8.0 – 12.0	Animate $\Delta x$ decreasing smoothly to 0.2, then 0.05, then 0.01. Secant line updates in real time; dash length shortens to suggest convergence.
12.0 – 14.0	Fade in the limit definition formula box near the top‑right corner.
14.0 – 16.0	As $\Delta x$ approaches 0, replace the dashed secant with a solid green tangent line at A. Simultaneously fade out point B.
16.0 – 18.0	Highlight the slope of the tangent by drawing a small right‑triangle under the line and label its rise/run as "2" (text box with opaque background).
18.0 – 20.0	Fade in the derivative formula $f'(x)=2x$ at the top‑center.
20.0 – 24.0	Plot the derivative curve $y=2x$ across the same axes, drawing from left to right.
24.0 – 26.0	Show a brief side‑by‑side overlay: original parabola in blue, derivative line in green, with a legend (small colored squares with labels) appearing with opaque background.
26.0 – 28.0	Fade out all auxiliary objects, leaving only the axes and both curves for a 2‑second hold.
28.0 – 32.0	Outro: Fade in the outro text box containing the two lines "Physics x Edu" and "Visual Learning Made Easy". Hold for 2 seconds.
32.0 – 34.0	Fade out the outro text box together with the entire scene (axes and curves) to finish.
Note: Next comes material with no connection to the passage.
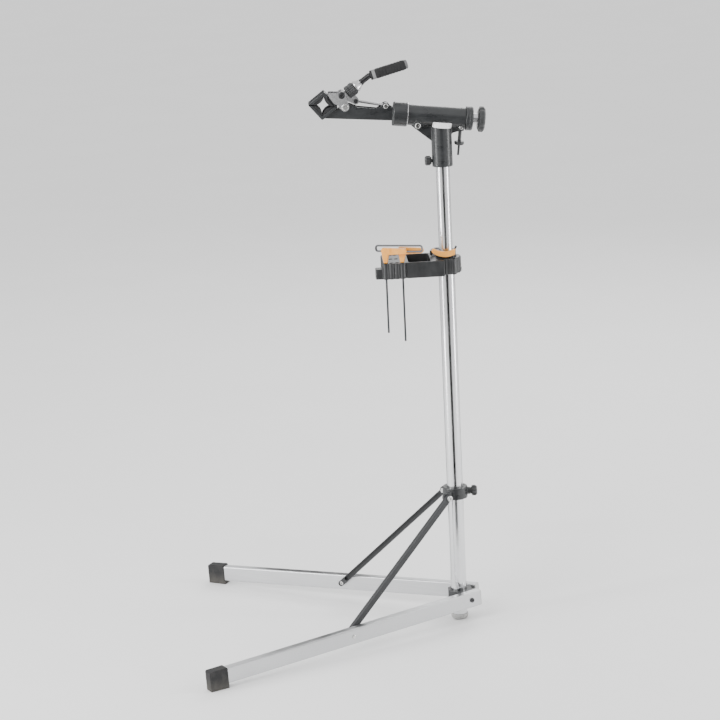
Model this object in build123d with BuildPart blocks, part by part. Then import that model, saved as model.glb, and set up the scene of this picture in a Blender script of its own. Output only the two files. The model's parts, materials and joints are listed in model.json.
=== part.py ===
"""Folding two-leg bicycle repair stand with a rotating quick-grip clamp, a telescoping upright and a tool tray.

Millimetres, +Z up. The origin is the middle of the upright's foot, on the floor. The clamp arm and the legs
reach towards -X. "Near" parts lie on the -Y side and "far" parts on the +Y side, and they mirror each other.
"""

import os
from math import asin, cos, radians, sin

from build123d import *

os.makedirs("parts", exist_ok=True)

# ---------------------------------------------------------------- driving dimensions
RUN = 0.05  # radial clearance of a running fit
SKIM = 0.4  # gap between faces that pass each other

LOWER_R = 19.05
LOWER_WALL = 1.6
LOWER_BASE = 6.0
LOWER_TOP = 896.0
FOOT_R = 20.8
FOOT_TALL = 14.0
PLUG_TALL = 16.0  # the foot cap's plug inside the tube
UPPER_R = 15.9
UPPER_WALL = 1.5
UPPER_BASE = 340.0
UPPER_TOP = 1186.0

SPREAD = 28.5  # half of the angle between the legs, seen from above
LEG_LENGTH = 720.0  # from the pivot to the tip
LEG_TAIL = 25.0  # from the pivot back to the end behind it
LEG_TALL = 38.0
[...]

5. Camera Angles, Perspectives & Output Size

• Fixed orthographic camera throughout; no pan.
• Slight zoom‑in (1.1×) on the region around $x=1$ during the secant‑to‑tangent transition (frames 12‑18), then smoothly zoom back to full view by 20 s.
• Render size: Portrait 9:16 aspect ratio for a Facebook Reel (e.g., 1080 × 1920 pixels). All elements are positioned to stay within the safe central area of the portrait frame.
• No camera movement during the outro; the camera remains at the full‑view framing.

6. Additional Details

• All fades use a 0.5 s linear transition unless otherwise noted.
• Text boxes (formulas, legend, outro) have a 0.1 s fade‑in and a 0.1 s fade‑out.
• Colors are chosen for high contrast and color‑blind friendliness.
• No extraneous narration; visual cues alone convey the concept.
• The entire animation remains within a single Scene subclass, satisfying the one‑scene constraint.